One more example of parody in drama that Macdonald cites is a group of three short plays by Ring Lardner (1885-1933), which Macdonald notes “seem to be directed at expressionism, grand opera, the Moscow Art Theatre, and Eugene O’Neill.” They are in any case packed with non sequiturs. Here is for example a bit from Lardner’s short play “I Gaspiri (The Upholsterers)” (1924):
FIRST STRANGER: Where were you born?
SECOND STRANGER: Out of wedlock.
FIRST STRANTER: That’s mighty pretty country
around there.
SECOND STRANGER: Are you married?
FIRST STRANGER: I don’t know. There’s a woman
living with me, but I can’t place her.
(Three
outsiders named Klein go across the stage three times. They think they are in a
public library. A woman’s cough is heard off-stage left.)
A NEW CHARACTER: Who is that cough?
TWO MOORS: That is my cousin. She died a
little while ago in a haphazard way.
A GREEK: And what a woman she was!
(The
curtain is lowered for seven days to denote the lapse of a week.)
I have taken all the above examples from Macdonald’s book, and they can lead us to think a little more widely about parody in theater. Parody, and its siblings travesty and burlesque, are tools that can be widely used or specifically targeted.
As an example, Spamalot (2005), with book by Eric Idle (b. 1943) and score by John Du Prez (b. 1946), is in general a parody, travesty, and a burlesque of the legend of King Arthur, as was the movie Monty Python and the Holy Grail (1975), on which it was based. Piling it on, within Spamalot is the song “The Song That Goes Like This,” a parody (particularly in the music) of big ballads composed by Andrew Lloyd Webber (b. 1948) for shows like The Phantom of the Opera (1986).
Spamalot, of course, was a Broadway show, but many more theatrical parodies (and travesties and burlesques) are staged off-Broadway and off-off-Broadway. “Niche” shows can more easily find a place there, and of course the same is true in smaller theaters across the country.
The longest running of parodies off-Broadway is Forbidden Broadway, created by Gerard Alessandrini (b. 1953), which opened in 1982 and ran, in that production, for 2,332 performances. The total number of this and subsequent performances now numbers in five figures.
Forbidden Broadway has good company. An article by David Gordon on Theatermania.com (October 18, 2017) highlighted parodies of Hamilton as well as the TV shows Full House, Saved by the Bell, Bayside, and Friends, as well as Game of Thrones: The Rock Musical – An Unauthorized Parody.
All the parodies just mentioned are musicals, and musicals dominate stage parodies, certainly today.
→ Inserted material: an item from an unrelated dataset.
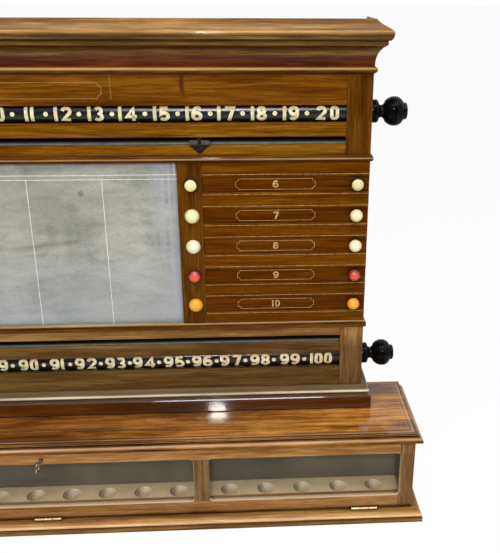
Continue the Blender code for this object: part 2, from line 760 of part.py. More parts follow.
def make_lock(pivot, door, top):
    """The lock in the door's head, its bolt, the key, and the mortise that the bolt enters."""
    pocket_front = door_back - lock_depth
    case_head = door_head - lock_head_wall
    bolt_head = door_head - door_head_bevel - seat_gap
    case_foot = case_head - lock_height
    half = lock_width / 2
    case = block(
        "lock_case", (-half, pocket_front, case_foot), (half, door_back - seat_gap, case_head), brass,
    )
    cut(door, block(
        "lock_pocket",
        (-half - seat_gap, pocket_front - seat_gap, case_foot - seat_gap),
        (half + seat_gap, door_back + overrun, case_head + seat_gap),
    ))
    cut(case, block(
        "lock_hollow",
        (-half + lock_wall, pocket_front + lock_wall, case_foot + lock_wall),
        (half - lock_wall, door_back - seat_gap - lock_wall, case_head - lock_wall),
    ))
    bolt_back = door_back - seat_gap - lock_wall - seat_gap
    bolt_front = bolt_back - bolt_thick
    bolt_foot = case_foot + lock_wall + seat_gap
    bolt = block(
        "lock_bolt", (-bolt_width / 2, bolt_front, bolt_foot),
        (bolt_width / 2, bolt_back, bolt_head), steel,
    )
    way = block(
        "bolt_way",
        (-bolt_width / 2 - slide_gap, bolt_front - slide_gap, case_head - lock_wall - overrun),
        (bolt_width / 2 + slide_gap, bolt_back + slide_gap, door_head + overrun),
    )
    cut(case, way)
    cut(door, way)
    cut(top, block(
        "bolt_mortise",
        (-bolt_width / 2 - slide_gap, bolt_front - slide_gap, box_ceiling - overrun),
        (bolt_width / 2 + slide_gap, bolt_back + slide_gap, bolt_head + bolt_throw + seat_gap),
    ))
    shank_end = bolt_front - seat_gap
    bow_middle = door_face - key_bow_stand - key_bow_radius
    key = rod(
        "key", (0, shank_end, key_z), (0, bow_middle + key_bow_radius, key_z), key_shank_radius,
        key_segments, steel, origin=(0, door_face, key_z),
    )
    bpy.ops.mesh.primitive_torus_add(
        major_segments=2 * key_segments, minor_segments=key_segments // 2, location=(0, bow_middle, key_z),
        rotation=(0, math.pi / 2, 0), major_radius=key_bow_radius, minor_radius=key_bow_wire,
    )
    ring = bpy.context.object
    bow = add_piece("key_bow", ring.data.copy(), ring.location, None)
    bow.rotation_euler = ring.rotation_euler
    bpy.data.objects.remove(ring, do_unlink=True)
    collar_y = door_face - key_collar_stand
    collar = rod(
        "key_collar", (0, collar_y, key_z), (0, collar_y - key_collar_length, key_z),
        key_collar_radius, key_segments,
    )
    bit_back = shank_end - seat_gap
    bit = block(
        "key_bit", (-key_bit_thick / 2, bit_back - key_bit_length, key_z - key_bit_drop),
        (key_bit_thick / 2, bit_back, key_z),
    )
    add(key, bow, collar, bit)
    slot_half = key_bit_thick / 2 + keyhole_slot_gap
    hole_front = door_face - overrun
    hole_back = pocket_front + lock_wall + overrun
    shank_hole = rod(
        "keyhole", (0, hole_front, key_z), (0, hole_back, key_z), key_shank_radius + turn_gap,
        key_segments,
    )
    bit_hole = block(
        "keyhole_slot", (-slot_half, hole_front, key_z - key_bit_drop - keyhole_slot_gap),
        (slot_half, hole_back, key_z),
    )
    for piece in (door, case):
        cut(piece, shank_hole, bit_hole)
    hang_on(pivot, case, bolt, key)


def make_hinge(name, x, pivot, door, floor):
    """A butt hinge: one leaf with the pin lies on the floor, the other under the door."""
    knuckle = hinge_length / 3
    half = hinge_length / 2
    axis = (hinge_axis_y, hinge_axis_z)
    leaf_back = door_face + hinge_leaf_width
    half_parting = hinge_leaf_parting / 2
    clear_y = hinge_axis_y + knuckle_radius + turn_gap
    low_leaf = hinge_axis_z - half_parting - hinge_leaf_thick
    high_leaf = hinge_axis_z + half_parting + hinge_leaf_thick
    base_leaf = block(
        f"hinge_{name}_base_leaf", (x - half, hinge_axis_y, low_leaf),
        (x + half, leaf_back, hinge_axis_z - half_parting), brass,
        origin=(x, *axis),
    )
    middle_low, middle_high = x - knuckle / 2, x + knuckle / 2
    cut(base_leaf, block(
        f"hinge_{name}_base_gap", (middle_low - turn_gap, axis[0] - overrun, low_leaf - overrun),
        (middle_high + turn_gap, clear_y, high_leaf + overrun),
    ))
    for end, low, high in (("a", x - half, middle_low - turn_gap), ("b", middle_high + turn_gap, x + half)):
        add(base_leaf, rod(
            f"hinge_{name}_knuckle_{end}", (low + knuckle_ease, *axis), (high - knuckle_ease, *axis),
            knuckle_radius, hinge_segments,
        ))
    pin_end = knuckle / 2
    add(base_leaf, rod(
        f"hinge_{name}_pin", (x - half + pin_end, *axis), (x + half - pin_end, *axis),
        hinge_pin_radius, hinge_segments,
    ))
    door_leaf = block(
        f"hinge_{name}_door_leaf", (x - half, hinge_axis_y, hinge_axis_z + half_parting),
        (x + half, leaf_back, high_leaf), brass, origin=(x, *axis),
    )
    for end, low, high in (
        ("c", x - half - overrun, middle_low), ("d", middle_high, x + half + overrun),
    ):
        cut(door_leaf, block(
            f"hinge_{name}_door_gap_{end}", (low, axis[0] - overrun, low_leaf - overrun),
            (high, clear_y, high_leaf + overrun),
        ))
    add(door_leaf, rod(
        f"hinge_{name}_knuckle_e", (middle_low + knuckle_ease, *axis),
        (middle_high - knuckle_ease, *axis), knuckle_radius, hinge_segments,
    ))
    cut(door_leaf, rod(
        f"hinge_{name}_bore", (middle_low - overrun, *axis), (middle_high + overrun, *axis),
        hinge_pin_radius + turn_gap, hinge_segments,
    ))
    cut(door, block(
        f"hinge_{name}_recess", (x - half - seat_gap, door_face - overrun, door_foot - overrun),
        (x + half + seat_gap, leaf_back + seat_gap, high_leaf + seat_gap),
    ))
    cut(floor, block(
        f"hinge_{name}_pocket",
        (x - half - seat_gap, 2 * axis[0] - clear_y, axis[1] - knuckle_radius - turn_gap),
        (x + half + seat_gap, clear_y, floor_top + overrun),
    ))
    hang_on(pivot, door_leaf)


def make_door(floor, top):
    pivot = bpy.data.objects.new("door_pivot", None)
    pivot.location = (0, hinge_axis_y, hinge_axis_z)
    parts.objects.link(pivot)
    door_height = door_head - door_foot
    section = (
        (0, 0), (door_thick, 0), (door_thick, door_height - door_head_bevel), (0, door_height),
    )
    door = prism("door_frame", section, "YZ", (0, door_face, door_foot), box_width, walnut)
    glass_front = door_face + glass_set_back
    for name, low, high in (
        ("left", -end_light_outer, -end_light_inner), ("middle", -half_light, half_light),
        ("right", end_light_inner, end_light_outer),
    ):
        light = light_cutter(f"{name}_light", low, high)
        rebate = block(
            f"{name}_rebate", (low - glass_rebate, glass_front - seat_gap, light_foot - glass_rebate),
            (high + glass_rebate, door_back + overrun, light_head + glass_rebate),
        )
        cut(door, light, rebate)
        fit = glass_rebate - seat_gap
        hang_on(pivot, block(
            f"{name}_door_glass", (low - fit, glass_front, light_foot - fit),
            (high + fit, glass_front + glass_thick, light_head + fit), glass_clear,
        ))
    for name, x in (
        ("left", hinge_inset - half_box), ("middle", 0), ("right", half_box - hinge_inset),
    ):
        make_hinge(name, x, pivot, door, floor)
    make_lock(pivot, door, top)
    hang_on(pivot, door)


make_cabinet()
make_slate()
make_slides()
base_floor, base_top = make_box()
make_door(base_floor, base_top)
bpy.context.view_layer.update()
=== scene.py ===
# Billiard marking board: camera, light, woods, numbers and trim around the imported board.
import math

import bmesh
import bpy
from mathutils import Matrix, Vector


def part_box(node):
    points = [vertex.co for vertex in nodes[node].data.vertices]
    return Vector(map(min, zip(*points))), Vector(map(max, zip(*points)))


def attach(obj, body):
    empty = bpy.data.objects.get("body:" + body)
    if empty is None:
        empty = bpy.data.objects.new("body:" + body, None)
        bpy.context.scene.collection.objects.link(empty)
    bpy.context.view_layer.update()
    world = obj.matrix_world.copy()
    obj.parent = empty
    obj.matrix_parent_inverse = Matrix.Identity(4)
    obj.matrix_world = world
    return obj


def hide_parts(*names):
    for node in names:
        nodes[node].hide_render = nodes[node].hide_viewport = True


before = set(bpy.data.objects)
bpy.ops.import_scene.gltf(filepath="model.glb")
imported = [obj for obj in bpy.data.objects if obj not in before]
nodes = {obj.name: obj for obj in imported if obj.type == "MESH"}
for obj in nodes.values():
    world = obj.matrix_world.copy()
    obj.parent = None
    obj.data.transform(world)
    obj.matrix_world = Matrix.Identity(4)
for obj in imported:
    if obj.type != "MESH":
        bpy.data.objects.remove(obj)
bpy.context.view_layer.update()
scene = bpy.context.scene
print("board loaded:", len(nodes), "nodes")

# The camera looks down on the board from a little to the right of its middle.
cameraView = {
    "place": (0.3481, -1.1855, 0.88277),
    "yaw": 3.6405,  # degrees towards the board's right
    "pitch": 21.1941,  # degrees down
    "roll": 0.358,
    "focalPixels": 759.345,
    "middlePixel": (293.61, 274.62),  # where the lens points, in the picture
    "picture": (500, 553),
    "sensor": 36.0, "nearest": 0.01,
}


def makeCamera(view):
    width, height = view["picture"]
    longSide = max(width, height)
    data = bpy.data.cameras.new("boardCamera")
    data.sensor_width = view["sensor"]
    data.lens = view["focalPixels"] / longSide * view["sensor"]
    data.shift_x = (width / 2 - view["middlePixel"][0]) / longSide
    data.shift_y = (view["middlePixel"][1] - height / 2) / longSide
    data.clip_start = view["nearest"]
    camera = bpy.data.objects.new("boardCamera", data)
    scene.collection.objects.link(camera)
    camera.matrix_world = (
        Matrix.Translation(view["place"])
        @ Matrix.Rotation(math.radians(-view["yaw"]), 4, "Z")
        @ Matrix.Rotation(math.radians(90 - view["pitch"]), 4, "X")
        @ Matrix.Rotation(math.radians(view["roll"]), 4, "Z")
    )
    scene.camera = camera


makeCamera(cameraView)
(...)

Perhaps the best known modern parodies of straight plays – if the word may be used in this connection – are those associated with the Theatre of the Ridiculous movement pioneered by Charles Ludlam (1943-1987), for example his highly camped up adaptation of Camille (1973).
Clearly the impulse for theatrical parody has not disappeared over the years. It turns up in film too, now and then, particularly in those directed by Mel Brooks (b. 1926), including Young Frankenstein (1974), parodying a long series of horror movies inspired by the novel Frankenstein by Mary Shelly (1818); High Anxiety (1977), doing the same for the films of Alfred Hitchcock (1899-1980); and Spaceballs (1987), tackling the first three Star Wars films.
A staple of film, as a matter of fact, is a scene or a shot that’s a tribute, an homage, or a nod to another director, and obviously these can be close to parody.
For example, the famous image of a baby carriage bouncing down the steps of a public building, first seen in the film Battleship Potemkin (1925) directed by Sergei Eisenstein (1898-1948) has been imitated, or parodied, with varying degrees of seriousness in films such as The Untouchables (1988), Ghostbusters 2 (1989), and The Naked Gun 33 1/3 (1994).
These may be enough examples to demonstrate that parody and its companions are flexible tools. What they have in common is that they are based on previous works of some kind, but they can respond to those works with admiration or scorn, humor or anger, seriousness or ludicrousness, as the situation demands.
Parodies also offer an audience a particular kind of satisfaction, the satisfaction of knowing that one knows what is being parodied. In this sense parody compliments its audience, although of course it may not be a compliment to the target. (A parody may also be so small or so sly that its creator is one of the few to realize exactly what it is. In that case, the satisfaction is primarily the creator’s.)
It
seems likely that parody, travesty, and burlesque will always have a place in
art as long as pieces can be exposed for their styles, their gravity, or their pretentions.
A steady diet of parody might be hard to take, particularly in the theater;
but, if experienced now and then, it can help us understand, and even
appreciate, the quality, for better or worse, of works we’ve seen.